There's a subtle difference that's worth noting: the index of the Chromebook in the SQL query is 0, whereas the corresponding index in the DataFrame is 4. This is because SQL queries always return a new table with indices counting up from 0, whereas pandas subsets a portion of the DataFrame prices and returns it with the original indices. We can use pd.DataFrame.reset_index to reset the indices in pandas.

Aggregate Functions¶

So far, we've only worked with data from the existing rows in the table; that is, all of our returned tables have been some subset of the entries found in the table. But to conduct data analysis, we'll want to compute aggregate values over our data. In SQL, these are called aggregate functions.

If we want to find the average price of all gadgets in the prices relation:

sql_expr = """
SELECT AVG(price) AS avg_price
FROM prices
"""
pd.read_sql(sql_expr, sqlite_engine)

	avg_price
0	395.072222

Equivalently, in pandas:

prices['price'].mean()

395.0722222222222

A complete list of PostgreSQL aggregate functions can be found here. Though we're using PostgreSQL as our primary version of SQL in Data 100, keep in mind that there are many other variations of SQL (MySQL, SQLite, etc.) that use different function names and have different functions available.

GROUP BY and HAVING¶

With aggregate functions, we can execute more complicated SQL queries. To operate on more granular aggregate data, we can use the following two clauses:

GROUP BY takes a list of columns and groups the table like the pd.DataFrame.groupby function in pandas.
HAVING is functionally similar to WHERE, but is used exclusively to apply predicates to aggregated data. (Note that in order to use HAVING, it must be preceded by a GROUP BY clause.)

Important: When using GROUP BY, all columns in the SELECT clause must be either listed in the GROUP BY clause or have an aggregate function applied to them.

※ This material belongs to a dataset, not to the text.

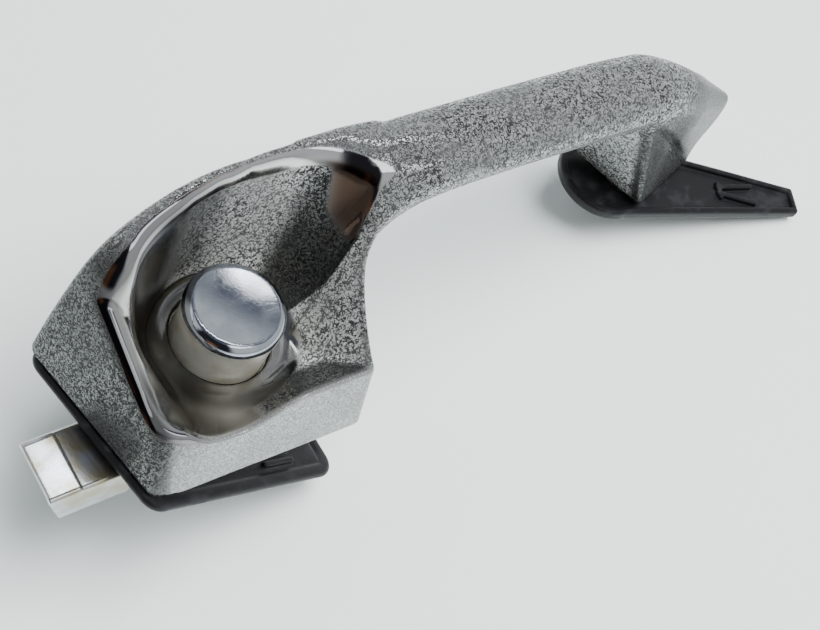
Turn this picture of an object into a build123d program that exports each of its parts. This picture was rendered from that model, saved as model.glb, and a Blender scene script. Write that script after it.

We can use these statements to find the maximum price at each retailer.

sql_expr = """
SELECT retailer, MAX(price) as max_price
FROM prices
GROUP BY retailer
"""
pd.read_sql(sql_expr, sqlite_engine)

	retailer	max_price
0	Amazon	450.00
1	Best Buy	719.00
2	Target	799.00
3	Walmart	238.79

Let's say we have a client with expensive taste and only want to find retailers that sell gadgets over $700. Note that we must use HAVING to define predicates on aggregated columns; we can't use WHERE to filter an aggregated column. To compute a list of retailers and accompanying prices that satisfy our needs, we run:

sql_expr = """
SELECT retailer, MAX(price) as max_price
FROM prices
GROUP BY retailer
HAVING max_price > 700
"""
pd.read_sql(sql_expr, sqlite_engine)

	retailer	max_price
0	Best Buy	719.0
1	Target	799.0

For comparison, we recreate the same table in pandas:

max_prices = prices.groupby('retailer').max()
max_prices.loc[max_prices['price'] > 700, ['price']]

	price
retailer
Best Buy	719.0
Target	799.0

ORDER BY and LIMIT¶

These clauses allow us to control the presentation of the data:

ORDER BY lets us present the data in lexicographic order of column values. By default, ORDER BY uses ascending order (ASC) but we can specify descending order using DESC.
LIMIT controls how many tuples are displayed.

Let's display the three cheapest items in our prices table:

sql_expr = """
SELECT *
FROM prices
ORDER BY price ASC
LIMIT 3
"""
pd.read_sql(sql_expr, sqlite_engine)

	retailer	product	price
0	Amazon	Battery pack	24.87
1	Best Buy	iPod	200.00
2	Target	iPod	215.00

Note that we didn't have to include the ASC keyword since ORDER BY returns data in ascending order by default. For comparison, in pandas:

prices.sort_values('price').head(3)

	retailer	product	price
3	Amazon	Battery pack	24.87
1	Best Buy	iPod	200.00
5	Target	iPod	215.00

(Again, we see that the indices are out of order in the pandas DataFrame. As before, pandas returns a view on our DataFrame prices, whereas SQL is displaying a new table each time that we execute a query.)

Conceptual SQL Evaluation¶

Clauses in a SQL query are executed in a specific order. Unfortunately, this order differs from the order that the clauses are written in a SQL query. From first executed to last:

FROM: One or more source tables
WHERE: Apply selection qualifications (eliminate rows)
GROUP BY: Form groups and aggregate
HAVING: Eliminate groups
SELECT: Select columns

Note on WHERE vs. HAVING: Since the WHERE clause is processed before applying GROUP BY, the WHERE clause cannot make use of aggregated values. To define predicates based on aggregated values, we must use the HAVING clause.

Summary¶

We have introduced SQL syntax and the most important SQL statements needed to conduct data analysis using a relational database management system.